Isso renegando e ocultando um parecer técnico de seu próprio corpo de cientistas “Síntese da Pesquisa Agropecuária na Embrapa e a Proteção Ambiental” (jul/2009), que obviamente corrobora as opiniões dos demais cientistas da área, tendo cuidado especial para as pequenas propriedades, a grande maioria das propriedades rurais do país. Ou seja, a influência política do setor agropecuário também inibe, pressiona e censura a Ciência, numa empresa pública de pesquisa, que utilitariamente e docilmente (parafraseando um artigo crítico à instituição de Araújo e colaboradores, publicado em 2011:http://www.scielo.br/pdf/rap/v45n3/10.pdf) consente e se omite em um debate crucial para a sustentabilidade da agricultura e, portanto, ambiental do país.
Tudo isso demonstra quão frágil ainda é a democracia e as instituições governamentais brasileiras em relação à influência do capital em se apoderar dos recursos naturais em detrimento do conjunto da população brasileira, daí o fato notório de estarmos na 7ª posição em termos de economia mundial e na 84ª em termos de distribuição de renda. Apesar de alguns avanços, pouco mudamos neste aspecto desde a colonização. Cegueira irresponsável, social e ambiental, censurando e perseguindo cientistas, em pleno Século XXI.

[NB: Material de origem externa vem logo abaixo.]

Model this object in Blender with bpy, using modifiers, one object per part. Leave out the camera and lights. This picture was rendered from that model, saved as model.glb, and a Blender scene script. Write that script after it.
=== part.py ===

Na verdade não está sendo apenas um embate entre ideias ruralistas e ambientalistas, mas entre ruralistas e cientistas, mas com exceção desta importante instituição pública de pesquisa de grande relevância para a produção de alimentos para o Brasil. Na verdade, trata-se de um debate entre ruralistas e uma parte significativa da sociedade brasileira, que deveria ser respeitada com base no Artigo 225 da nossa Constituição: “Todos têm direito ao meio ambiente ecologicamente equilibrado, bem de uso comum do povo e essencial à sadia qualidade de vida, impondo-se ao Poder Público e à coletividade o dever de defendê-lo e preservá-lo para as presentes e futuras gerações.”